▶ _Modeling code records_
◇ ◇ ◇
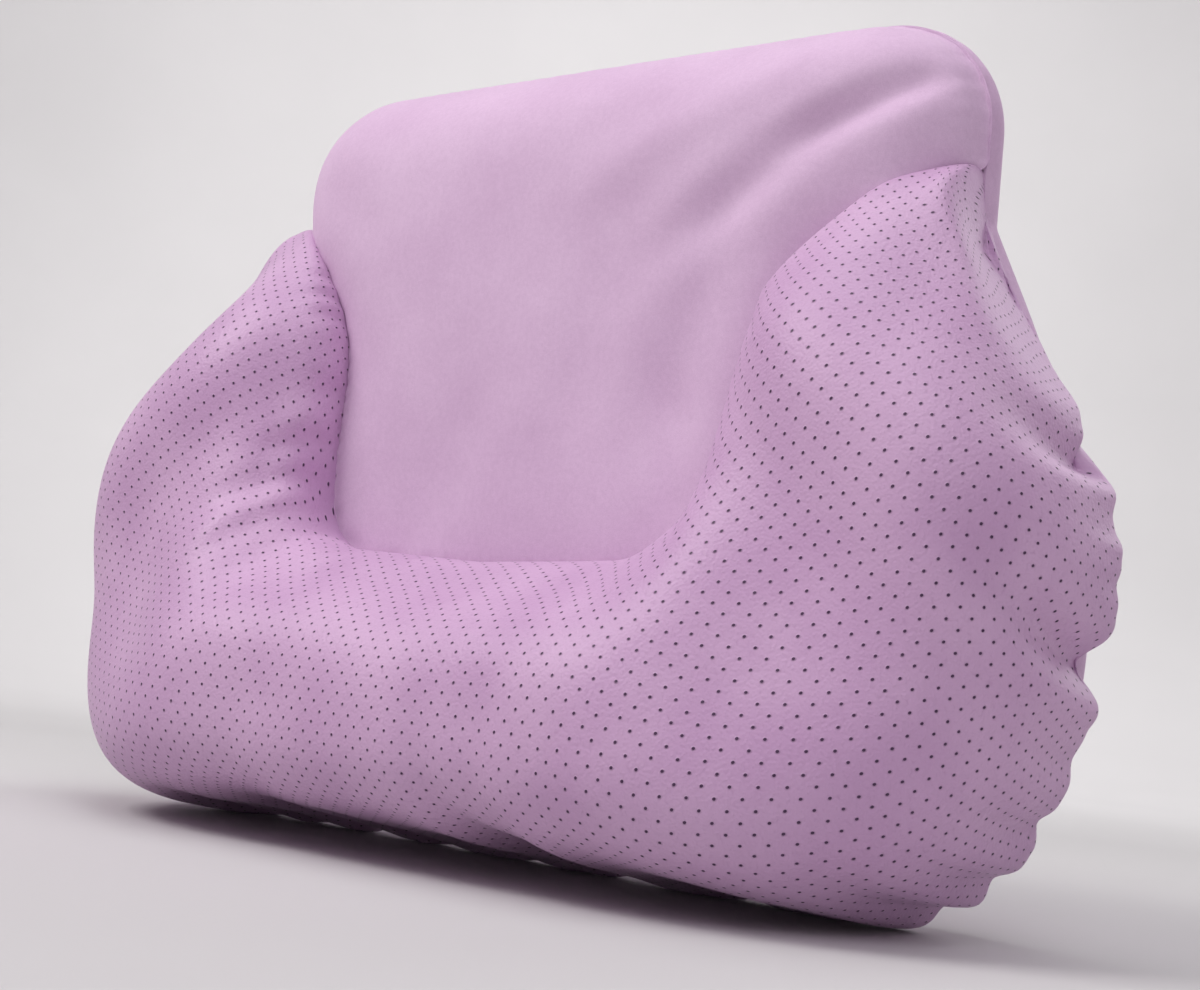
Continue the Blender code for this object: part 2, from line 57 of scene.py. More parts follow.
HIP_X = BAND_HIGH[0]  # half width between the outer seams at the hips
FOOT_SEAM = BAND_LOW[2]
HEIGHT = BAND_HIGH[2]
PAD_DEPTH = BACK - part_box("centre_panel")[0][1]
CREST_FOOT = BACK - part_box("bolster_panel")[0][1]
ZIP_Z = (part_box("zip_coil_upper")[0][2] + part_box("zip_coil_lower")[1][2]) / 2
SLOT_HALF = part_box("zip_tape_upper")[1][0]  # half length of the slot in the back
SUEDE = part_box("back_panel_upper")[1][1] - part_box("back_panel_upper")[0][1]

# Outer seam.
TOP_X = 0.167  # half width of the suede top
TOP_RADIUS = 0.045
SHOULDER = 0.257  # height at which the bolster starts
HIP = 0.105
FOOT_RADIUS = 0.076
TIP_WIDTH = 0.020

# U-shaped seam between suede and leather.
WAIST_X = 0.105
WAIST_Z = 0.199
CORNER_X = 0.0975
CORNER_Z = 0.112
CORNER_RADIUS = 0.030
SEAM_DEPTH = 0.037
SEAM_DEPTH_FOOT = 0.049

# Bolster.
CREST_SIDE = 0.101
CREST_SHOULDER = 0.042
BULGE = 0.014
SHOULDER_BULGE = 0.016  # further bulge towards the shoulders, over the boxing strip
FULL_WIDTH = 0.060
INNER_BULGE = 0.004  # how far the leather leans over the suede
TIP_START = 0.955  # where along the U the bolster starts to close
SPRING = 0.008
ARCH = 2 / 2.4
CREST_FALL = (0.25, 0.60)  # shares of the U over which the crest sinks from foot to sides
SHOULDER_FALL = (0.62, 1.0)  # and from the sides to the shoulders
BULGE_RISE = (0.55, 0.80)
EDGE_LIFT = 0.0008  # how far the U seam ends above the rim
SHOULDER_RUN = 0.030  # length over which it comes down to the rim
SLOT_Z = 0.0054  # half height of the slot in the back
GAP = 0.0003
MM = 0.001

ALONG = 300  # strips along the bolster
ACROSS = 72  # strips across it
SEAM_END = SHOULDER + TIP_WIDTH / 2
OUTER_END = SHOULDER - TIP_WIDTH / 2

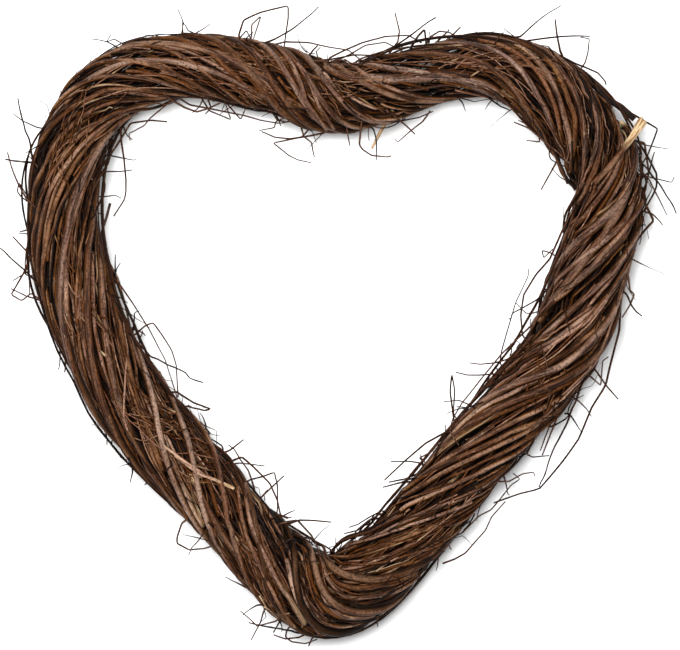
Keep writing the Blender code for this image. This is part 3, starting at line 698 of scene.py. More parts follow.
◇ ◇ ◇
Make a verbatim copy of every entry shown above.

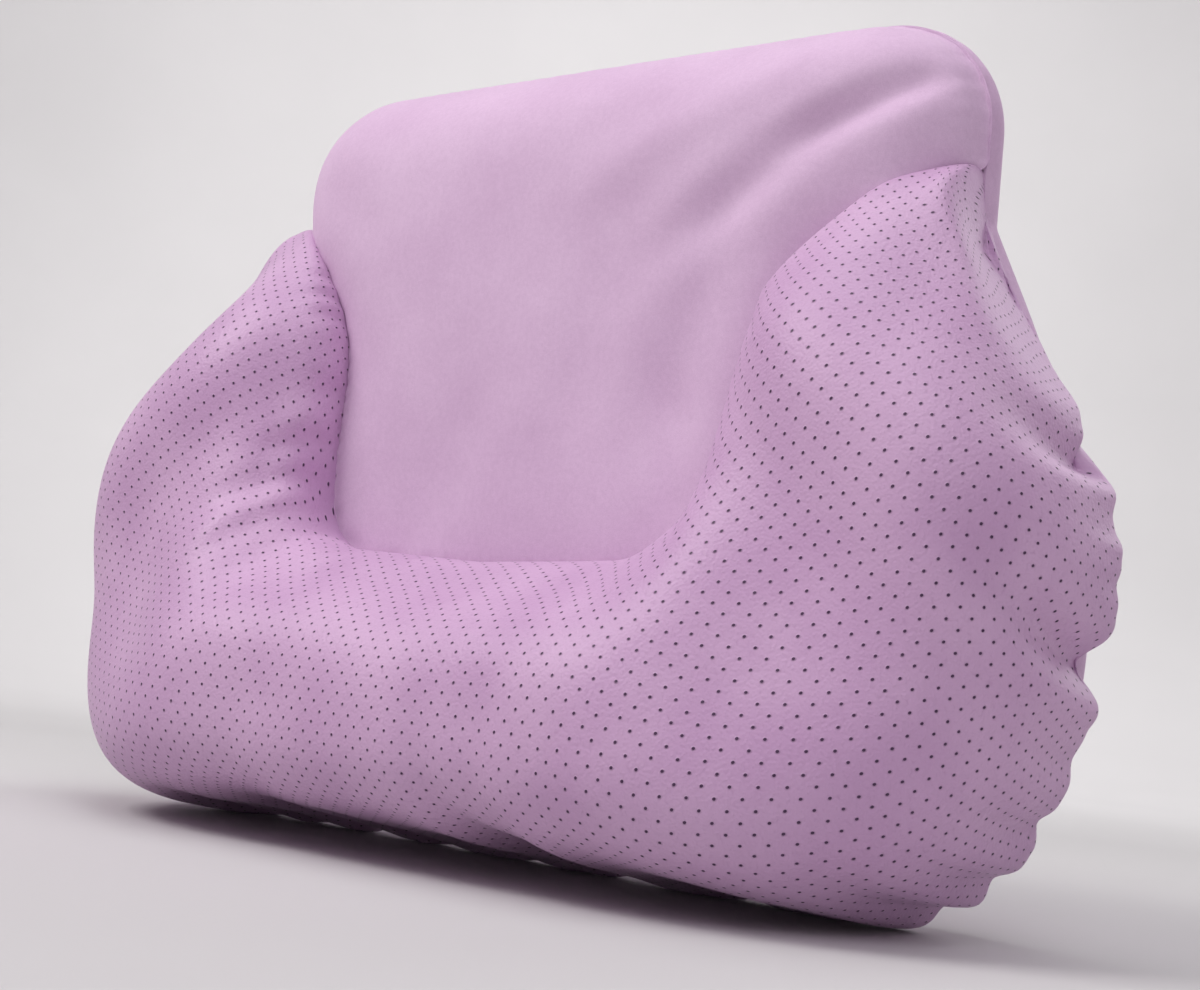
Continue the Blender code for this object: part 2, from line 57 of scene.py. More parts follow.
HIP_X = BAND_HIGH[0]  # half width between the outer seams at the hips
FOOT_SEAM = BAND_LOW[2]
HEIGHT = BAND_HIGH[2]
PAD_DEPTH = BACK - part_box("centre_panel")[0][1]
CREST_FOOT = BACK - part_box("bolster_panel")[0][1]
ZIP_Z = (part_box("zip_coil_upper")[0][2] + part_box("zip_coil_lower")[1][2]) / 2
SLOT_HALF = part_box("zip_tape_upper")[1][0]  # half length of the slot in the back
SUEDE = part_box("back_panel_upper")[1][1] - part_box("back_panel_upper")[0][1]

# Outer seam.
TOP_X = 0.167  # half width of the suede top
TOP_RADIUS = 0.045
SHOULDER = 0.257  # height at which the bolster starts
HIP = 0.105
FOOT_RADIUS = 0.076
TIP_WIDTH = 0.020

# U-shaped seam between suede and leather.
WAIST_X = 0.105
WAIST_Z = 0.199
CORNER_X = 0.0975
CORNER_Z = 0.112
CORNER_RADIUS = 0.030
SEAM_DEPTH = 0.037
SEAM_DEPTH_FOOT = 0.049

# Bolster.
CREST_SIDE = 0.101
CREST_SHOULDER = 0.042
BULGE = 0.014
SHOULDER_BULGE = 0.016  # further bulge towards the shoulders, over the boxing strip
FULL_WIDTH = 0.060
INNER_BULGE = 0.004  # how far the leather leans over the suede
TIP_START = 0.955  # where along the U the bolster starts to close
SPRING = 0.008
ARCH = 2 / 2.4
CREST_FALL = (0.25, 0.60)  # shares of the U over which the crest sinks from foot to sides
SHOULDER_FALL = (0.62, 1.0)  # and from the sides to the shoulders
BULGE_RISE = (0.55, 0.80)
EDGE_LIFT = 0.0008  # how far the U seam ends above the rim
SHOULDER_RUN = 0.030  # length over which it comes down to the rim
SLOT_Z = 0.0054  # half height of the slot in the back
GAP = 0.0003
MM = 0.001

ALONG = 300  # strips along the bolster
ACROSS = 72  # strips across it
SEAM_END = SHOULDER + TIP_WIDTH / 2
OUTER_END = SHOULDER - TIP_WIDTH / 2

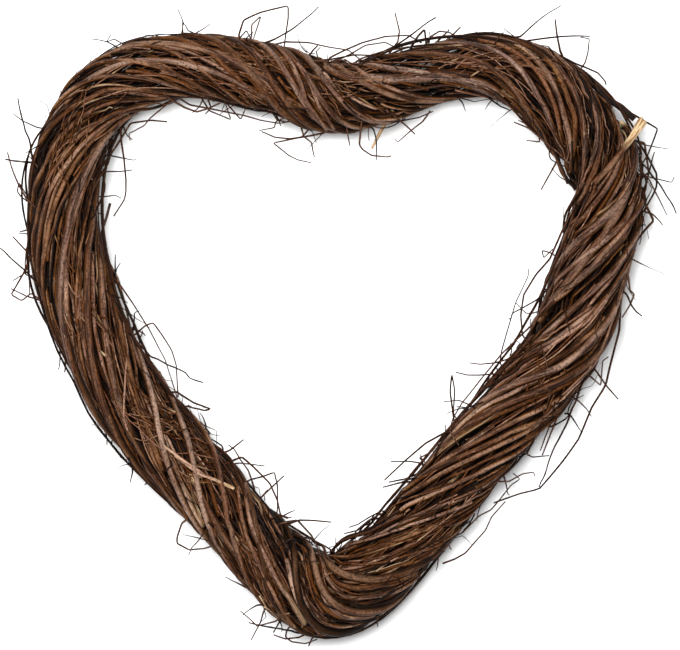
Keep writing the Blender code for this image. This is part 3, starting at line 698 of scene.py. More parts follow.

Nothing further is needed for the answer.